■ Required task:
Hunt for the word "picture" across the entries below, copying each line that holds it.
::: Records shown
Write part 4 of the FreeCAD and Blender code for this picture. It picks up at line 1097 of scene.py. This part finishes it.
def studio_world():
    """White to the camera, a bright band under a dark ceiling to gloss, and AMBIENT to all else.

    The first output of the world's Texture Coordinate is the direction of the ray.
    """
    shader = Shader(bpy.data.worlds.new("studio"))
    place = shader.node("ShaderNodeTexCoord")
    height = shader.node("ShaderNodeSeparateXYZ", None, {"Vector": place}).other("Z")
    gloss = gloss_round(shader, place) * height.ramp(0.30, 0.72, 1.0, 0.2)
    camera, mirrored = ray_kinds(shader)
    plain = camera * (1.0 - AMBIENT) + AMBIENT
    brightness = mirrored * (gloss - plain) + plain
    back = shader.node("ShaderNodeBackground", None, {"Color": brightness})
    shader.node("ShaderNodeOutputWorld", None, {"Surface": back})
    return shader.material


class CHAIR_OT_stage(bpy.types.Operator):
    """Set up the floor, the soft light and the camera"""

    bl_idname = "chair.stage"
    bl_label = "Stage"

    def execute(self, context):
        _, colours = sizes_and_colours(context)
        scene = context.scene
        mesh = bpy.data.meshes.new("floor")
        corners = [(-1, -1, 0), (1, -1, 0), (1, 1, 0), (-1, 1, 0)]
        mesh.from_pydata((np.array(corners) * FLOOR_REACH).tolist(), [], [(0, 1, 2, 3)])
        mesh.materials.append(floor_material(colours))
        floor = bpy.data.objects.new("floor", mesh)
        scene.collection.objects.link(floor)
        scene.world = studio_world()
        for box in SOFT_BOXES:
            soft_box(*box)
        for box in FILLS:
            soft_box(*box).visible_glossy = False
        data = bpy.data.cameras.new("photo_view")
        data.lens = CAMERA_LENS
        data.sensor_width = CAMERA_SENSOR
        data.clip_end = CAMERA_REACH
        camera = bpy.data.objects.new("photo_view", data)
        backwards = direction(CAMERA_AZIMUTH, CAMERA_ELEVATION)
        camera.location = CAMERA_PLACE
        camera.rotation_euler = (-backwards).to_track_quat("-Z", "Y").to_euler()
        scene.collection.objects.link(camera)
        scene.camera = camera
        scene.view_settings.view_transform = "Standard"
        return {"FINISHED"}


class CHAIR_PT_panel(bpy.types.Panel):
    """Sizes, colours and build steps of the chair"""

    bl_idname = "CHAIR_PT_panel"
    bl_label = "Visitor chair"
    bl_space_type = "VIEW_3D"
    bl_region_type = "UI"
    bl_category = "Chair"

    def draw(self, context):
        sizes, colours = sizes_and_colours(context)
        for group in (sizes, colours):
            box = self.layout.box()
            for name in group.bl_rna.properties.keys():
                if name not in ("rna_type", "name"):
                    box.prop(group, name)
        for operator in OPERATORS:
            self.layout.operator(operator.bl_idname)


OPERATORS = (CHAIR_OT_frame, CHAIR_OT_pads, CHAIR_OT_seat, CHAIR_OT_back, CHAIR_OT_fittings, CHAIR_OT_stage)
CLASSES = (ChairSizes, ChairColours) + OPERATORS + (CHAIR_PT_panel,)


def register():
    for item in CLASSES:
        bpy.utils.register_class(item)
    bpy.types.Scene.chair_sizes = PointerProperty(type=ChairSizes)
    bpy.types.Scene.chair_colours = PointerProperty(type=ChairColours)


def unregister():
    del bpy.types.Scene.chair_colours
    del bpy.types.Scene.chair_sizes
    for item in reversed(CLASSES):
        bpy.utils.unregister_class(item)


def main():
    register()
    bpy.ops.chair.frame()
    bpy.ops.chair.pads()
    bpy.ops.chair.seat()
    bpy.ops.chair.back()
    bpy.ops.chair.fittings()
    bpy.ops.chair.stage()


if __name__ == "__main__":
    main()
::::::
::: Records shown
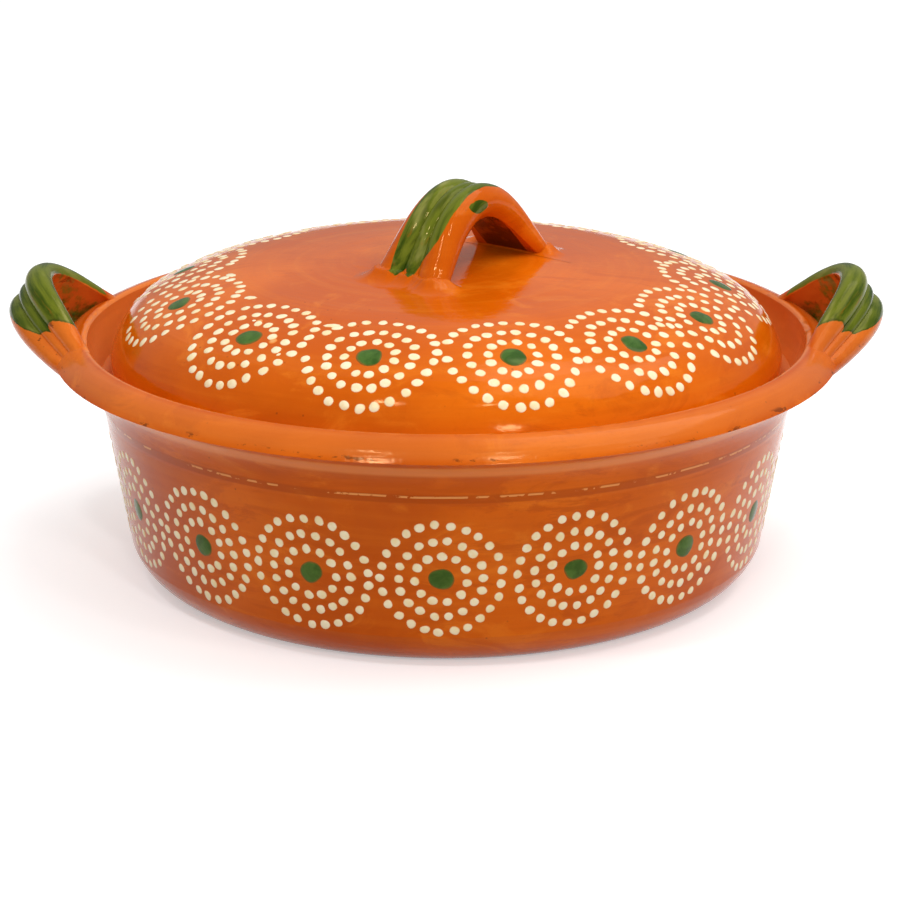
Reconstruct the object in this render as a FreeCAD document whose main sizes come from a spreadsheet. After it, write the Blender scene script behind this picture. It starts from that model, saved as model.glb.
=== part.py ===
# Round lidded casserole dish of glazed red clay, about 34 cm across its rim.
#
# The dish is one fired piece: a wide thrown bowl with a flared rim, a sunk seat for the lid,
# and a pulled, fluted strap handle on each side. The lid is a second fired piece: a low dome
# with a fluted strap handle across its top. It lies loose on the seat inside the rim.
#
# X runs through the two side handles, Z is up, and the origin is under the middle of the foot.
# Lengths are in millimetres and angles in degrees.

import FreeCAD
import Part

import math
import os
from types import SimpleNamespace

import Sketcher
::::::
■ Result:
Write part 4 of the FreeCAD and Blender code for this picture. It picks up at line 1097 of scene.py. This part finishes it.
Reconstruct the object in this render as a FreeCAD document whose main sizes come from a spreadsheet. After it, write the Blender scene script behind this picture. It starts from that model, saved as model.glb.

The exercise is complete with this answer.